The Mummy (1999)

Written and Directed by Stephen Sommers
Starring Brendan Fraser, Rachel Weisz, John Hannah, Jonathan Hyde, Arnold Vosloo

My Advice: Wait for MST3K.

O'Connell (Fraser) is an adventurer who's down on his luck after searching for the Egyptian city of the dead, which is supposed to have riches beyond compare.  Meanwhile--!  The beautiful librarian Evie (Weisz) and her buffoonish brother Jonathan (Hannah) stumble onto what could be the final piece to the puzzle as to how to discover the aforementioned treasure.  Together with O'Connell, they head for the hidden city to find their fortune, a really crappy CGI animated corpse, and some of the worst dialogue you'll hear this year.

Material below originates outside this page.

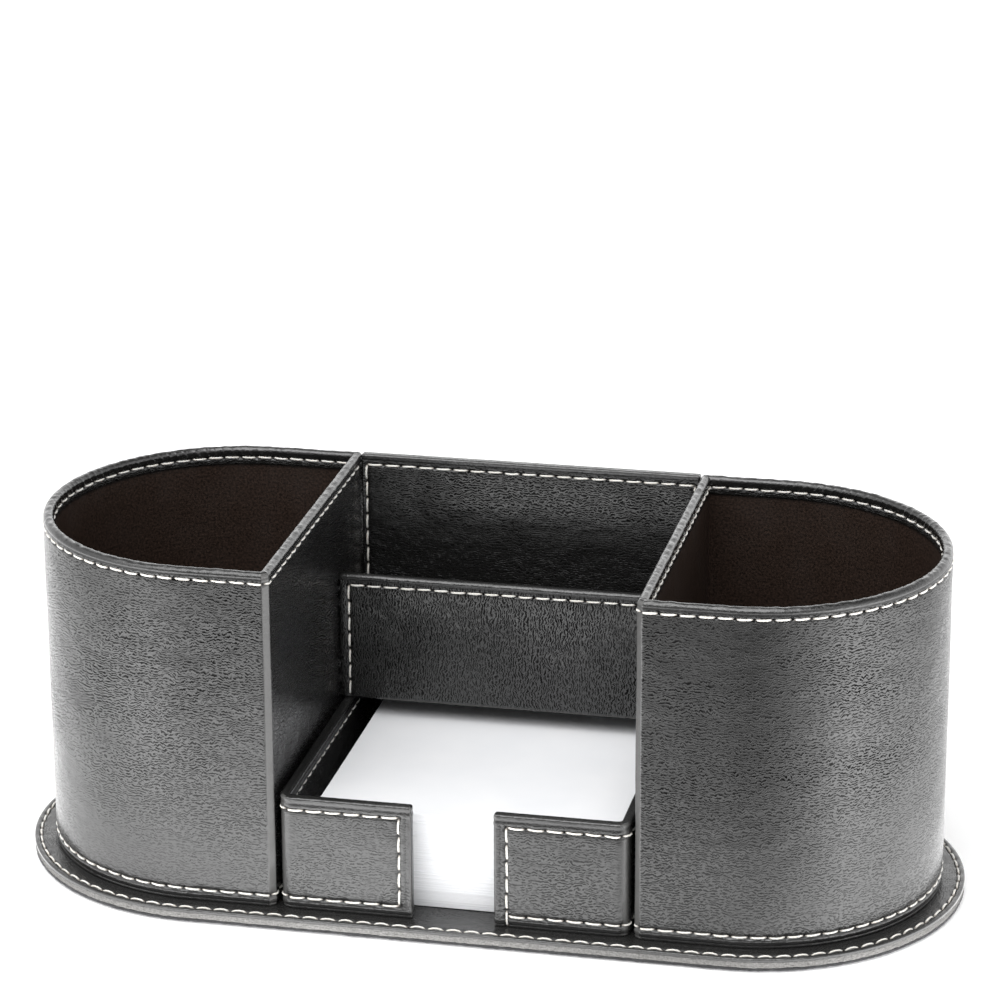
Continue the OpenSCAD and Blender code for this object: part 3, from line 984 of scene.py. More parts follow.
def cup_floor(tag, side, outline, seed):
    """A lined card with a soft edge."""
    pad_top = mm("right_cup_floor_pad")[1][2]
    # rows in from the edge of the pad, and their heights
    inset = np.concatenate([[0.0, 0.0, 0.08, 0.25, 0.5, 0.9, 1.6], np.linspace(3, 16, 16)])
    rise = np.array([-0.45, -0.2, -0.06, 0.0, 0.03, 0.04])
    z = np.concatenate([[BASE_Z + 0.02], pad_top + rise, np.full(16, pad_top + 0.05)])
    z[7:] += 0.12 * np.sin(np.linspace(0, 3.1, 16)) ** 2
    profile = np.stack([LINING_FACE + 0.12 + inset, z], 1)
    row = np.arange(len(profile))[None]
    offset = (smoothstep(row, 6, 9) * (1 - smoothstep(row, 16, 21))
              * wobble(outline.s[:, None], row * 3.0, outline.L, seed + 9, 0.06))
    points, _ = sweep(outline, profile, offset, side)
    nu, nv = points.shape[:2]
    quads, _ = grid_faces(nu, nv)
    bottom, top = (np.array([ring]) for ring in edge_rings(nu, nv))
    if side > 0:
        groups = [quads[:, ::-1], top[:, ::-1], bottom]
    else:
        groups = [quads, top, bottom[:, ::-1]]
    verts = points.reshape(-1, 3)
    # painted shade round the edge of the pad, in the corner against the wall
    crease = np.broadcast_to(bell(inset, 0, 0.8), (nu, nv))
    make_mesh(f"{tag}_cup_floor_lining", verts, groups, verts[face_corners(groups)][:, :2],
              {"crease": crease, "wear": np.zeros((nu, nv))}, LINING, "lining",
              [f"{tag}_cup_floor_pad"], index_layer=False)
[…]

No, I didn't like it.  It's not Brendan Fraser's fault--he was a likeable mugging hero, much like Michael Douglas in Romancing the Stone.  At least with Stone, you had something mildly amusing.  This film here manages to make Jewel of the Nile look like Raiders.  I must admit I've never seen a film that manages to ripoff more stuff than this one: everything from Errol Flynn to Evil Dead 2 to Michael Jackson's Thriller video to the Sinbad flicks.  No, I'm not kidding.  Every plot curve (not even a twist in the bunch) is telegraphed to the audience a half-hour ahead of time.  The romance between O'Connell and Evie is so sugary that it would keep small children awake all night.  Fraser is good, Hannah is wasted as the buffoon.  He was obviously doing the Michael Caine Method with this one.

Now, I've done some thinking, and there are two reasons to see this film.  They're both fun games you can play at home.  One is to have a bunch of friends over, rent the film, and divide into two teams, seeing which team can identify more ripoffs than the other.  I think I lost count at 124.  The second game is to see if you can identify what actors they originally offered the roles to, were turned down, and so then they picked people who looked a lot like them to take their place.  For example, baddie Arnold Vosloo and Billy Zane--separated at birth?  Perhaps.  Rachel Weisz--curly dark hair, tries to be adventuresome--only one answer: Catherine Zeta-Jones.  It's lots of fun, try it.

It'll take your mind off a mindless predictable story which makes Richard Chamberlain's King Solomon's Mines look like solid gold.  For you see, Universal has done the unthinkable--they've created the Anti-Matrix, the summer event movie you simply have to avoid.